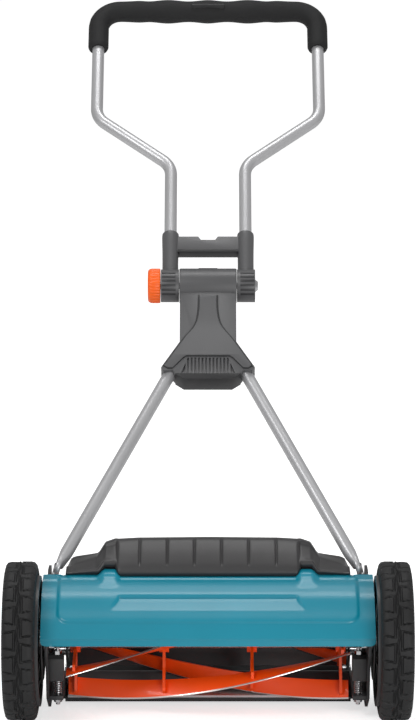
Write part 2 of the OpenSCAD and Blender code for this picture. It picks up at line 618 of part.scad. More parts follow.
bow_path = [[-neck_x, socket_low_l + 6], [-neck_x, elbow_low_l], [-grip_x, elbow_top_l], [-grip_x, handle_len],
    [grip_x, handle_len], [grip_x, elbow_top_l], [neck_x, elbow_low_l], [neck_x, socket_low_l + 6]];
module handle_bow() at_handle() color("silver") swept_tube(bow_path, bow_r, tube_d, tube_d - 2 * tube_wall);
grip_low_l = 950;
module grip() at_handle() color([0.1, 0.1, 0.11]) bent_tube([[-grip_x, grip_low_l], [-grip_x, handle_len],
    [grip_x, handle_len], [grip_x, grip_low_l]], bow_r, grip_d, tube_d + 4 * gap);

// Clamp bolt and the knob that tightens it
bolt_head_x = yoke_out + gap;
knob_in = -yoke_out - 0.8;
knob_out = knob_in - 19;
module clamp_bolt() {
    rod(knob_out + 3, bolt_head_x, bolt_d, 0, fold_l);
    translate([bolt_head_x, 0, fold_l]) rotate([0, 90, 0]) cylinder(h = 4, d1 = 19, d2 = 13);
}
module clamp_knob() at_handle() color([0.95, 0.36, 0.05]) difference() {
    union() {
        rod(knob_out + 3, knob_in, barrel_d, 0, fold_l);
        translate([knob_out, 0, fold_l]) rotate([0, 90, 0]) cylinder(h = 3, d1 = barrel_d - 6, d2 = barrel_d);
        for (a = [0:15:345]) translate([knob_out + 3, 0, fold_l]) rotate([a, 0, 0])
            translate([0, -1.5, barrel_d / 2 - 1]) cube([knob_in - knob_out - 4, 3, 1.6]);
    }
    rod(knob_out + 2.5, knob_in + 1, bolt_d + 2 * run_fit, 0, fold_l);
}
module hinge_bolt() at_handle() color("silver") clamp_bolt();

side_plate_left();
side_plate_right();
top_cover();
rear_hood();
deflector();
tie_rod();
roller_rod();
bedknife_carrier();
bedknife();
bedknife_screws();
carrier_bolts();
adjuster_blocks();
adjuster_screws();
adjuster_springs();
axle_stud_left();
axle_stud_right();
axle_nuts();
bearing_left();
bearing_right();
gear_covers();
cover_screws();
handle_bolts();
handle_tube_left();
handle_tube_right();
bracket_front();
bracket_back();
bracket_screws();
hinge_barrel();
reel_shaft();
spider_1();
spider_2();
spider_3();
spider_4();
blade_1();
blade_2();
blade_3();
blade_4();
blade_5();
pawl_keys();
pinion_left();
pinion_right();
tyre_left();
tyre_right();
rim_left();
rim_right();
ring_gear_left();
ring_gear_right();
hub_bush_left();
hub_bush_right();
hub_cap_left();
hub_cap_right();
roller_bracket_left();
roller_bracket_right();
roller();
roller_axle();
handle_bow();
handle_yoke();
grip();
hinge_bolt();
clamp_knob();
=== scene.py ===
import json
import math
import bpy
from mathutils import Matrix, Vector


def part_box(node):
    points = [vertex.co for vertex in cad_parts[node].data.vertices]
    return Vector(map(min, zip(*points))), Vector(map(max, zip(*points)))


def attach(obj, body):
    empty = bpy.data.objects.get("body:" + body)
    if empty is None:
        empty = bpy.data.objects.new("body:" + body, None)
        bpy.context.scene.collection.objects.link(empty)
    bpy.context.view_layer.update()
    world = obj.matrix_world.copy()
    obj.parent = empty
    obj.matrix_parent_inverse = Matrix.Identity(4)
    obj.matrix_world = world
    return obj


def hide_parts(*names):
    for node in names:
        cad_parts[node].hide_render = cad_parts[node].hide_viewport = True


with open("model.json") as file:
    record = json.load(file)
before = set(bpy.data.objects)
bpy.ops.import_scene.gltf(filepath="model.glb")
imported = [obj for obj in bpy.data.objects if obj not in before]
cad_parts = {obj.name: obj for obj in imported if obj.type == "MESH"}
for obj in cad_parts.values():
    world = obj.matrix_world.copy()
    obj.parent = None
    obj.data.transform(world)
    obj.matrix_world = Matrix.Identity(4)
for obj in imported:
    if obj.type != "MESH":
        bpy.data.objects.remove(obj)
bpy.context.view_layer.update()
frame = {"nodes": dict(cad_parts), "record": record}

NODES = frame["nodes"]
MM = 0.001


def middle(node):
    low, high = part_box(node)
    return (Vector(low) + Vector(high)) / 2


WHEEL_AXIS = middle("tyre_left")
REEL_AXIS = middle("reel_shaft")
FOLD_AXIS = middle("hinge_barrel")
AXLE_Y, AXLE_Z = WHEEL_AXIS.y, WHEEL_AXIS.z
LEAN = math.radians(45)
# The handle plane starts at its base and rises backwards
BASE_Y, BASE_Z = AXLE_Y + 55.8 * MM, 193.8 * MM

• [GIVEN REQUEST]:
Extract the data in full. Keep it word for word.

• [FINISHED EXERCISE]:
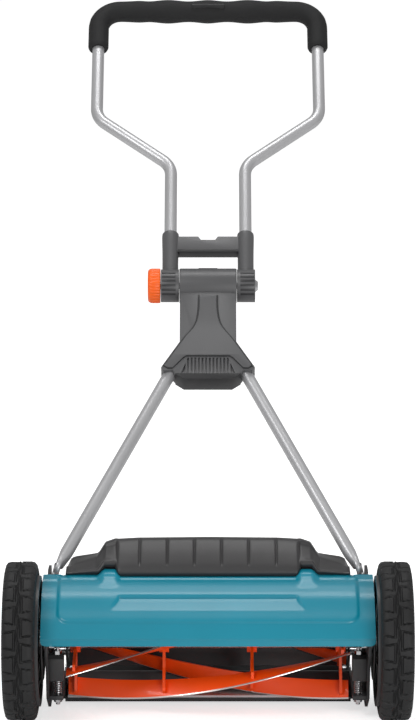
Write part 2 of the OpenSCAD and Blender code for this picture. It picks up at line 618 of part.scad. More parts follow.
bow_path = [[-neck_x, socket_low_l + 6], [-neck_x, elbow_low_l], [-grip_x, elbow_top_l], [-grip_x, handle_len],
    [grip_x, handle_len], [grip_x, elbow_top_l], [neck_x, elbow_low_l], [neck_x, socket_low_l + 6]];
module handle_bow() at_handle() color("silver") swept_tube(bow_path, bow_r, tube_d, tube_d - 2 * tube_wall);
grip_low_l = 950;
module grip() at_handle() color([0.1, 0.1, 0.11]) bent_tube([[-grip_x, grip_low_l], [-grip_x, handle_len],
    [grip_x, handle_len], [grip_x, grip_low_l]], bow_r, grip_d, tube_d + 4 * gap);

// Clamp bolt and the knob that tightens it
bolt_head_x = yoke_out + gap;
knob_in = -yoke_out - 0.8;
knob_out = knob_in - 19;
module clamp_bolt() {
    rod(knob_out + 3, bolt_head_x, bolt_d, 0, fold_l);
    translate([bolt_head_x, 0, fold_l]) rotate([0, 90, 0]) cylinder(h = 4, d1 = 19, d2 = 13);
}
module clamp_knob() at_handle() color([0.95, 0.36, 0.05]) difference() {
    union() {
        rod(knob_out + 3, knob_in, barrel_d, 0, fold_l);
        translate([knob_out, 0, fold_l]) rotate([0, 90, 0]) cylinder(h = 3, d1 = barrel_d - 6, d2 = barrel_d);
        for (a = [0:15:345]) translate([knob_out + 3, 0, fold_l]) rotate([a, 0, 0])
            translate([0, -1.5, barrel_d / 2 - 1]) cube([knob_in - knob_out - 4, 3, 1.6]);
    }
    rod(knob_out + 2.5, knob_in + 1, bolt_d + 2 * run_fit, 0, fold_l);
}
module hinge_bolt() at_handle() color("silver") clamp_bolt();

side_plate_left();
side_plate_right();
top_cover();
rear_hood();
deflector();
tie_rod();
roller_rod();
bedknife_carrier();
bedknife();
bedknife_screws();
carrier_bolts();
adjuster_blocks();
adjuster_screws();
adjuster_springs();
axle_stud_left();
axle_stud_right();
axle_nuts();
bearing_left();
bearing_right();
gear_covers();
cover_screws();
handle_bolts();
handle_tube_left();
handle_tube_right();
bracket_front();
bracket_back();
bracket_screws();
hinge_barrel();
reel_shaft();
spider_1();
spider_2();
spider_3();
spider_4();
blade_1();
blade_2();
blade_3();
blade_4();
blade_5();
pawl_keys();
pinion_left();
pinion_right();
tyre_left();
tyre_right();
rim_left();
rim_right();
ring_gear_left();
ring_gear_right();
hub_bush_left();
hub_bush_right();
hub_cap_left();
hub_cap_right();
roller_bracket_left();
roller_bracket_right();
roller();
roller_axle();
handle_bow();
handle_yoke();
grip();
hinge_bolt();
clamp_knob();
=== scene.py ===
import json
import math
import bpy
from mathutils import Matrix, Vector


def part_box(node):
    points = [vertex.co for vertex in cad_parts[node].data.vertices]
    return Vector(map(min, zip(*points))), Vector(map(max, zip(*points)))


def attach(obj, body):
    empty = bpy.data.objects.get("body:" + body)
    if empty is None:
        empty = bpy.data.objects.new("body:" + body, None)
        bpy.context.scene.collection.objects.link(empty)
    bpy.context.view_layer.update()
    world = obj.matrix_world.copy()
    obj.parent = empty
    obj.matrix_parent_inverse = Matrix.Identity(4)
    obj.matrix_world = world
    return obj


def hide_parts(*names):
    for node in names:
        cad_parts[node].hide_render = cad_parts[node].hide_viewport = True


with open("model.json") as file:
    record = json.load(file)
before = set(bpy.data.objects)
bpy.ops.import_scene.gltf(filepath="model.glb")
imported = [obj for obj in bpy.data.objects if obj not in before]
cad_parts = {obj.name: obj for obj in imported if obj.type == "MESH"}
for obj in cad_parts.values():
    world = obj.matrix_world.copy()
    obj.parent = None
    obj.data.transform(world)
    obj.matrix_world = Matrix.Identity(4)
for obj in imported:
    if obj.type != "MESH":
        bpy.data.objects.remove(obj)
bpy.context.view_layer.update()
frame = {"nodes": dict(cad_parts), "record": record}

NODES = frame["nodes"]
MM = 0.001


def middle(node):
    low, high = part_box(node)
    return (Vector(low) + Vector(high)) / 2


WHEEL_AXIS = middle("tyre_left")
REEL_AXIS = middle("reel_shaft")
FOLD_AXIS = middle("hinge_barrel")
AXLE_Y, AXLE_Z = WHEEL_AXIS.y, WHEEL_AXIS.z
LEAN = math.radians(45)
# The handle plane starts at its base and rises backwards
BASE_Y, BASE_Z = AXLE_Y + 55.8 * MM, 193.8 * MM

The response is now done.